Benton County Emergency Management officials say they’ve only completed 15 percent of the clean up work after last Monday’s storms that produced 100 mile-an-hour straight line winds. Roofs were blown off homes and buildings, power lines were severed and in Vinton about 75-percent of the town’s trees were destroyed.
Benton County Emergency Management spokesman Jason White says,”This is a very long, drawn out process. It was just so wide and so much damage was done.” White says the number of volunteers dropped off after the weekend, but with so much to be done and a heat wave settling in, the county is asking for people to stick it out until the job is done.

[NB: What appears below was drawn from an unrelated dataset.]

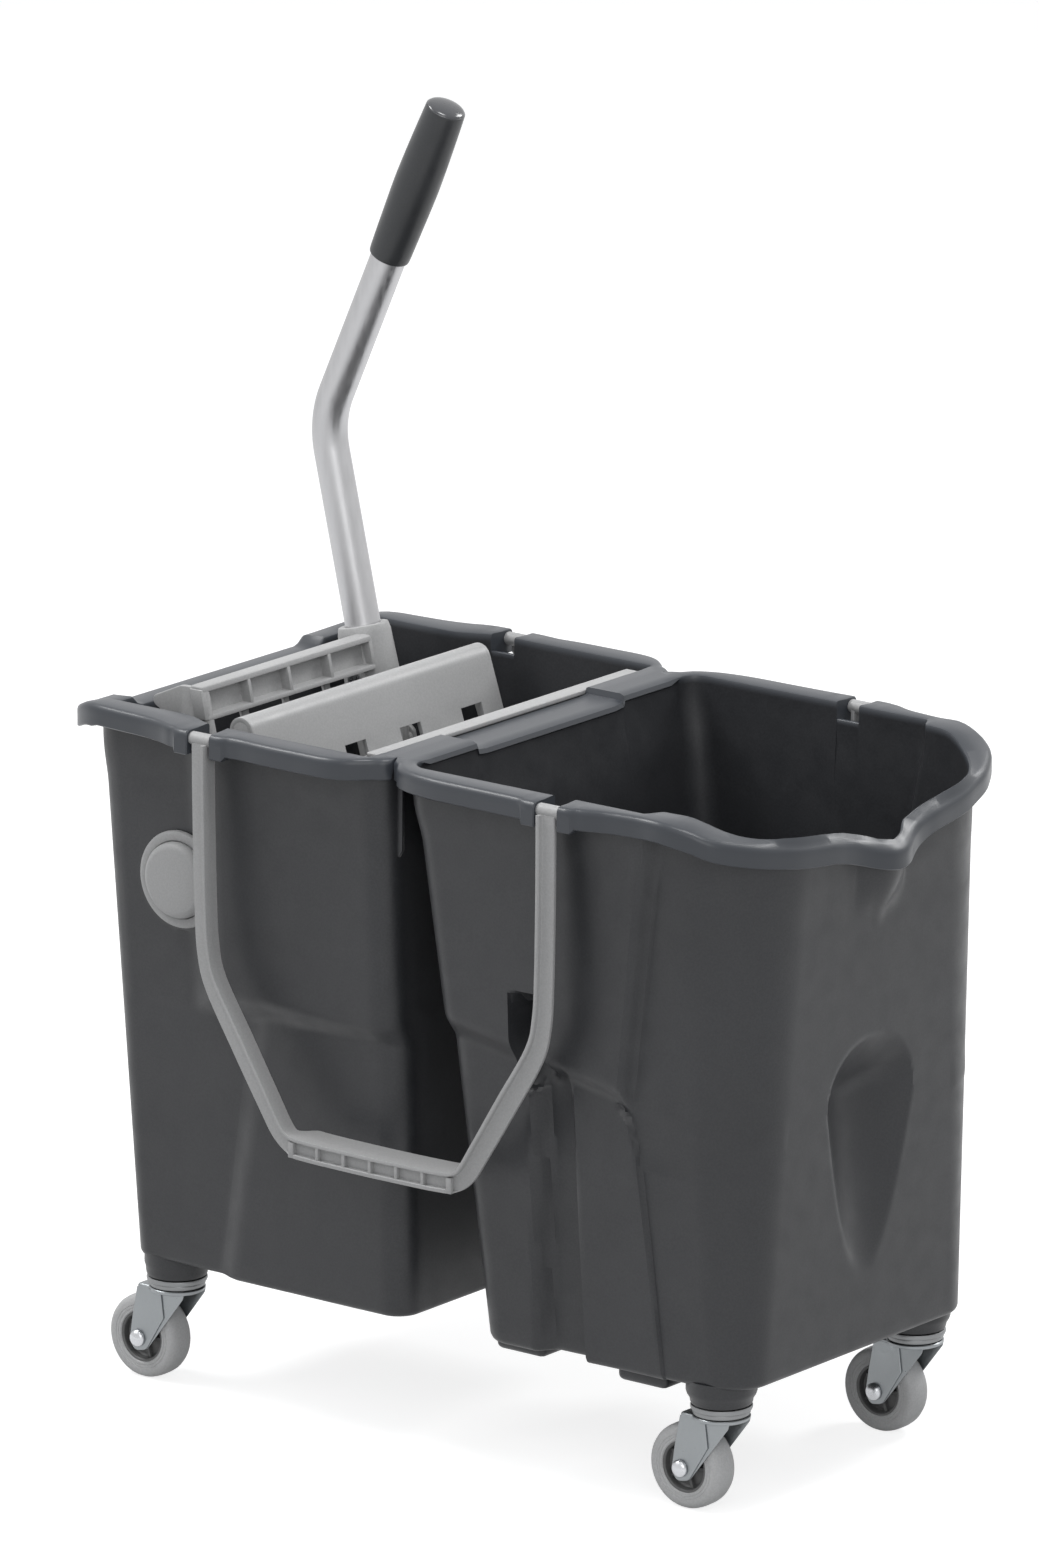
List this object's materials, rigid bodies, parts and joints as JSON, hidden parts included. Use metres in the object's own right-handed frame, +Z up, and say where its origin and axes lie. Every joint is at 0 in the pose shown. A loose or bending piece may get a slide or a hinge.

Tim Malott is managing volunteer groups from a staging area in Vinton “We need all the volunteers we can get,” Malott said. “We’ve got tree limbs down everywhere. They’re putting them on the side of the street, it’s an endless job right now…but it will have an end.” Malott says they’ll take anyone willing to pick up branches, limbs and just work.
The Salvation Army has opened a cooling center in Benton County where volunteers can take breaks. People who are interested in helping are asked to call United Way 2-1-1. Governor Branstad issued emergency disaster proclamations last week for Benton, Tama, Marshall and Story Counties — which allows state resources to be utilized to help local officials respond to and recover from the storms.